Records from a collection:
>>>>

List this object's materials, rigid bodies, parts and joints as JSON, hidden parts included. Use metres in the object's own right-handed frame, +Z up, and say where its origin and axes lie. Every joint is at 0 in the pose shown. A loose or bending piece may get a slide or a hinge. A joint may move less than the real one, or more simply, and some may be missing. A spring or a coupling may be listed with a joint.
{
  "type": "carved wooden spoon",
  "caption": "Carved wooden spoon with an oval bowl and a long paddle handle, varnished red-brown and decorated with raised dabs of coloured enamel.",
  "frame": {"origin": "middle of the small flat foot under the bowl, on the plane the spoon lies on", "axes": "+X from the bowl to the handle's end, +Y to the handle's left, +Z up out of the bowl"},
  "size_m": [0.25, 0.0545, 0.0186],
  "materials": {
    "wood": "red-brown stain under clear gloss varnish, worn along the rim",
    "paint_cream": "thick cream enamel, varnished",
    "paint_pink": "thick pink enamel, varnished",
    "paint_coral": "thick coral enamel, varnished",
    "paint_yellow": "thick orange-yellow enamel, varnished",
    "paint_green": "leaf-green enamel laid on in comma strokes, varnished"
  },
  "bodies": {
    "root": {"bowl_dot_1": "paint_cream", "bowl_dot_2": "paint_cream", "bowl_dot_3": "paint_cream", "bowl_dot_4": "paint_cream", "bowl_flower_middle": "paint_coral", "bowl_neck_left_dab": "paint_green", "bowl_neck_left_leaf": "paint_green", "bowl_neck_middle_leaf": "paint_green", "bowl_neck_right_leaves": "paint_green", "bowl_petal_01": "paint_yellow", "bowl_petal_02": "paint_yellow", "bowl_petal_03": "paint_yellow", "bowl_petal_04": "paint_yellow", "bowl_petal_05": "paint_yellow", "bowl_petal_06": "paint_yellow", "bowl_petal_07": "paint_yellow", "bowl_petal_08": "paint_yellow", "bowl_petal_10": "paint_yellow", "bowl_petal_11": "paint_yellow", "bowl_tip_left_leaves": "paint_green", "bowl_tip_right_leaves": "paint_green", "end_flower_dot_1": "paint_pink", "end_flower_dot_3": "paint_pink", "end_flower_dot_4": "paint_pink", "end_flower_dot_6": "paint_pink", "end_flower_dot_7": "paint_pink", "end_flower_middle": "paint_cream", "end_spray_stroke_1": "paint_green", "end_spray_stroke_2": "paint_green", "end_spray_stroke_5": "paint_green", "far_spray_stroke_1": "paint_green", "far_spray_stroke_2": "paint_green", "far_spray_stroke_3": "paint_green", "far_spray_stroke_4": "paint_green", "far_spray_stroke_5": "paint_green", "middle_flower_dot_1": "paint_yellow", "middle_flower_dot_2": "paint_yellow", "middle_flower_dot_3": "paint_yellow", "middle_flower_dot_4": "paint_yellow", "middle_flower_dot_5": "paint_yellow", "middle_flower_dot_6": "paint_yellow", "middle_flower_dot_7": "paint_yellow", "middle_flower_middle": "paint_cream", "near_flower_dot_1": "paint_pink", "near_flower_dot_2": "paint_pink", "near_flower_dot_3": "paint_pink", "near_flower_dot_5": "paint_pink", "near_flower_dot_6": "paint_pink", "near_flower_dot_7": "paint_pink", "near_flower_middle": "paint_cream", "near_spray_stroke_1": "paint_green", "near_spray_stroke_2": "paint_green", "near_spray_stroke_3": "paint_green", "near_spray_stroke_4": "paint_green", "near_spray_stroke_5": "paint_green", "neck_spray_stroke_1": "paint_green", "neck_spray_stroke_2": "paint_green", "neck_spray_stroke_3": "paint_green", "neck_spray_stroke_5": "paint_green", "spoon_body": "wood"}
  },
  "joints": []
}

<<<<
>>>>

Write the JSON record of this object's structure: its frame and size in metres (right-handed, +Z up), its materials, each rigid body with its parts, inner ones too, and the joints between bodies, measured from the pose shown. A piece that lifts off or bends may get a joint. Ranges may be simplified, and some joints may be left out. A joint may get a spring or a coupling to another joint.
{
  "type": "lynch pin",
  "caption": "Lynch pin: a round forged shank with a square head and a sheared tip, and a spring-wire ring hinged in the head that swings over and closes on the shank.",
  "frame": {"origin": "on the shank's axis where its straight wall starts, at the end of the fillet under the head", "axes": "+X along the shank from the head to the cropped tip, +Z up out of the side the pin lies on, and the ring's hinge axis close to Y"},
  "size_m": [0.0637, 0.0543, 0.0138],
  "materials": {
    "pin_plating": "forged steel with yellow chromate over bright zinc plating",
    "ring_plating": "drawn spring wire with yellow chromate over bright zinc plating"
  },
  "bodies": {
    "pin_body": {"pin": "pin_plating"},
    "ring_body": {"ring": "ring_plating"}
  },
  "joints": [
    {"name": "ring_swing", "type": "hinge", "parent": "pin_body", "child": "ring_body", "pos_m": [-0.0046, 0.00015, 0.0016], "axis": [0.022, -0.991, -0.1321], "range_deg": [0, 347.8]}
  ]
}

<<<<

## GIVEN REQUEST
Pick out and copy the lines of the material that include the word "where".

## SOLUTION FOR THIS TASK
List this object's materials, rigid bodies, parts and joints as JSON, hidden parts included. Use metres in the object's own right-handed frame, +Z up, and say where its origin and axes lie. Every joint is at 0 in the pose shown. A loose or bending piece may get a slide or a hinge. A joint may move less than the real one, or more simply, and some may be missing. A spring or a coupling may be listed with a joint.
  "frame": {"origin": "on the shank's axis where its straight wall starts, at the end of the fillet under the head", "axes": "+X along the shank from the head to the cropped tip, +Z up out of the side the pin lies on, and the ring's hinge axis close to Y"},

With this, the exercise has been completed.